Nunca se es suficientemente crítico y también hay que cuestionar nuestros cuestionamientos. No existe tal cosa como el “exceso de crítica”, porque impugnar o descalificar un texto no tiene nada que ver con la crítica. Ser suficientemente crítico significa que somos capaces de desmontar la autoridad del que habla.
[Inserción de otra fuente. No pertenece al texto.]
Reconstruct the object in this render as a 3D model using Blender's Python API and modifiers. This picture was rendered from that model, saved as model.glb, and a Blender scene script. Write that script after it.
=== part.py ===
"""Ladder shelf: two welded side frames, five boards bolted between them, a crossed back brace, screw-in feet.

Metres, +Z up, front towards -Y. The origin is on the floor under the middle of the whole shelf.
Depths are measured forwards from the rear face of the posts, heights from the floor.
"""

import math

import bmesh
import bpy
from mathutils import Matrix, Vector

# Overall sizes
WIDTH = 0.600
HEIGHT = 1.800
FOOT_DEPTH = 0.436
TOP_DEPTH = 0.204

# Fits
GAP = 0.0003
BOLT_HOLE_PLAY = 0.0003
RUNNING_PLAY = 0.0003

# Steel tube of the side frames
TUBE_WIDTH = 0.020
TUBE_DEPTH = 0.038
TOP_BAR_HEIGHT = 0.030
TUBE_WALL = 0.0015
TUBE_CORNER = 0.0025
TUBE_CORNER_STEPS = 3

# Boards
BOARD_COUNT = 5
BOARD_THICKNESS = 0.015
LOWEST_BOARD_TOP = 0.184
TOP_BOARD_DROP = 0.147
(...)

Que nos guste o no un poema es una contingencia, un accidente de nuestra biografía.[viii] Desde luego, no estoy defendiendo como pauta de legitimidad literaria el «mérito» individual –como suelen reclamar muchos de los ocupan posiciones subalternas- sino, más bien, señalando la inconsistencia de un criterio que, en nombre del mérito literario, apela de forma permanente a factores extra-literarios para seleccionar determinados textos como “publicables”. El valor literario de un poema, a pesar de esta forma de voluntarismo, no viene determinado por el “esfuerzo” individual.
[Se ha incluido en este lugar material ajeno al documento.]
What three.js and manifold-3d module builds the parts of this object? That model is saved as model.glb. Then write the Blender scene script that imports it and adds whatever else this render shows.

[ix] La gravedad y magnitud del escándalo es tal que muy pocos cuestionan ya el hecho de que los beneficiarios (en muchas ocasiones, autores relativamente consagrados en un plano nacional) mantengan relaciones de parentesco y amistad con los jurados que asignan los premios. Una investigación empírica exhaustiva podría terminar corroborando que en el campo literario (no sólo español), los mecanismos habituales de promoción literaria no son otros que los mecanismos del amiguismo, el nepotismo y los mutuos intercambios de favores entre figuras que, a pesar de sus filiaciones ideológico-políticas, no dudan en “saltar” los límites éticos más básicos cuando así les conviene. Cuando la falta ética es una constante, lo que hay que cuestionar es también de otro orden: la carencia de regulaciones jurídico-institucionales apropiadas referentes a los concursos literarios (que facilita esta actuación ilegítima de los clanes) y, en ciertos casos, la dilapidación de los recursos públicos en premios completamente corrompidos.
[xvi] Si bien podríamos argumentar a favor de una «razón poética», lo que intento mostrar es que la «literatura» ha sido asociada históricamente con el campo de la locura. Aunque este vínculo en absoluto es fundante, que se haya efectuado esta lectura no es extraño, a raíz del fuerte cuestionamiento que el arte en general produce en torno a una racionalidad del dominio.
[xvii] Vale remarcar que, antes que una negación simple –que conduciría al «artisticismo»-, lo que intento reafirmar es un cierto pluralismo crítico, que permita el ejercicio efectivo de la crítica mutua.
[xviii] Contra la tesis de que la «poesía» no se deja subsumir por la categoría de «literatura», considero que tienen razón quienes sostienen exactamente lo contrario: aun si aceptáramos la reducción de lo literario al campo de la ficción (lo cual no es avanzar demasiado, habida cuenta de la falta de especificidad del concepto de «ficción»), tendríamos que admitir que lo poético no puede desterrar cierto grado de ficcionalización: es el caso -por mencionar un solo ejemplo- de un poema en el que el “yo poético” no coincide con el locutor material del poema. La implicación directa es clara: deberíamos reintroducir aquello que queríamos expulsar de la composición poética, esto es, la categoría de «literatura».
[xxii] Cf., el ensayo de Derrida en VVAA, Deconstrucción y pragmatismo, Paidós, Argentina, 1998, especialmente, p. 160 y ss.
[xxiii] A esta altura, señalar que los poetas forman parte de una elite cultural es una verdad trivial que sólo avergüenza a quienes se saben indignos de semejante privilegio.
[xxvi] El olvido de las herencias no es más que vanidad intelectual. Una escritura fecunda siempre está precedida por lecturas de relieve de la tradición literaria (cuestión que peligra en una época marcada por la pereza intelectual). No podría resumirlo mejor que Steiner: “Las mejores lecturas del arte son arte” (Steiner, G., Presencias reales, Destino, Barcelona, 2002, p. 29).